Another cancer whose development is directly related to the action of some hormones is ovarian cancer. Pesticides with endocrine-disrupting activity remain in use in different countries. Scientific research to date suggests a link between atrazine and risk of ovarian cancer, and other environmental and occupational exposures may also be associated with ovarian cancer. It remains to be determined whether these risks can be modified by hormone use or genetic susceptibility (22).

The existence of thyroid-disrupting chemicals has been confirmed through many animal and human studies. The disruption occurs at many different levels of thyroid hormone synthesis, binding, action, and metabolism. It has been demonstrated that the most common endocrine disruptors that affect thyroid function are BPA, pentachlorophenol, PCBs, and phyto-oestrogens. These compounds usually influence the hypothalamus–pituitary–thyroid axis, sodium-iodide symporter, thyroid-binding protein, the enzyme thyroperoxidase and many other sites. It seems possible that the endocrine disruptors that affect the thyroid could cause hypo- or hyperthyroidism, thyroid nodules and thyroid tumorigenesis. However, the limited data does not allow making reasonable conclusions about the effects of endocrine disruptors on thyroid function, and more scientific research is of crucial importance (5, 23).

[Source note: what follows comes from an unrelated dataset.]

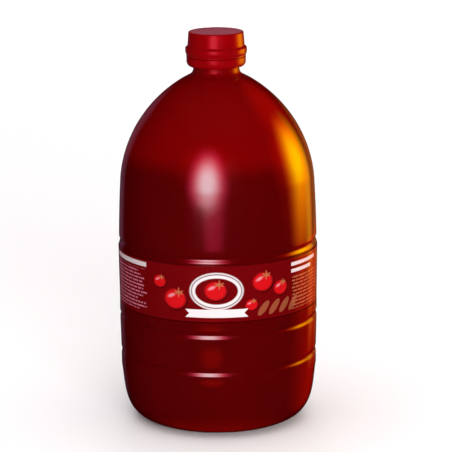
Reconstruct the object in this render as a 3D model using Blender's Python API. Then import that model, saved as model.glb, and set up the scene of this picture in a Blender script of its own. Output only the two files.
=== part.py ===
"""Large ketchup bottle: a blow-moulded bottle with a domed shoulder and three ring grooves, the ketchup in
it, a wrap-round label, and a screw cap with its tamper band. Metres, +Z up, standing on Z = 0, front at -Y."""

import math

import bmesh
import bpy
from mathutils import Vector
from mathutils.geometry import interpolate_bezier

# All pieces are turned about the Z axis in this many equal steps.
STEPS = 48
# Points nearer than this are one point, and edges sharper than this stay sharp.
MERGE_DISTANCE = 0.000001
SHARP_ANGLE = math.radians(35)
# Touching pieces keep this gap.
GAP = 0.0003

# The blown wall. A wall point at a sharp corner moves in by at most WALL / LEAST_MITRE.
WALL = 0.0008
LEAST_MITRE = 0.5

# Foot and heel
PUSH_UP_HEIGHT = 0.007
PUSH_UP_SPREAD = 0.0185
PUSH_UP_RUN_OUT = 0.0296
PUSH_UP_STEPS = 3
FOOT_INNER_RADIUS = 0.0370
FOOT_OUTER_RADIUS = 0.0436
HEEL_HEIGHT = 0.0412
HEEL_SWEEP_OUT = 0.0284
HEEL_SWEEP_DOWN = 0.0198
HEEL_LEAN = 0.15
HEEL_STEPS = 8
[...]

The role of environmental chemicals in the development of obesity is an emerging area of research that is focusing on the identification of obesogens. Although until now data have been scant, some epidemiological and in vitro studies have suggested a link between environmental chemical exposure and obesity. Endocrine disruptors mimic natural lipophilic hormones that mediate their effects through members of the nuclear receptor transcription factors superfamily. Environmental estrogenic chemicals, such as BPA and nonylphenol, can promote adipocyte differentiation or proliferation of murine preadipocyte cell lines. Recently, studies have shown that chemicals including pesticides, organophosphates, polychlorinated biphenyls, polybrominated biphenyls, phthalates, BPA, heavy metals and solvents might cause weight gain possibly by interfering with weight homoeostasis via alterations in weight-controlling hormones, altered sensitivity to neurotransmitters, or altered activity of the sympathetic nervous system. However, more research is needed in this area (24).

It has been shown that endocrine disruptors might affect other systems such as the immune system and the endocrine pancreas. For example, some data suggest that EDs are involved in autoantibody production by B1 cells and could be an aetiologic factor in the development of autoimmune diseases. Other studies suggest that levels of BPA, phthalates, dioxins, and persistent organic pollutants are correlated with alterations of blood glucose homoeostasis in humans. However, these initial data about endocrine disruptor activity must be interpreted with caution (25, 26).

The impact of endocrine disruptors has been a matter of concern since the past 50 years. However, the results of the research remain controversial. This is because of the multitude of environmental effects on humans and because the genetic make-up of every individual is different, and the endocrine disruptor exposure duration and route may determine the outcome. In addition, the exact time point of the exposure is crucial. In utero exposure seems to cause irreversible outcomes. Moreover, experimental studies may not agree with studies in humans because exposure to endocrine disruptors varies and laboratory animals (rats, rodents, etc.) may also react differently. However, more experimental research is needed to clarify the possible mechanisms of action of endocrine disruptors.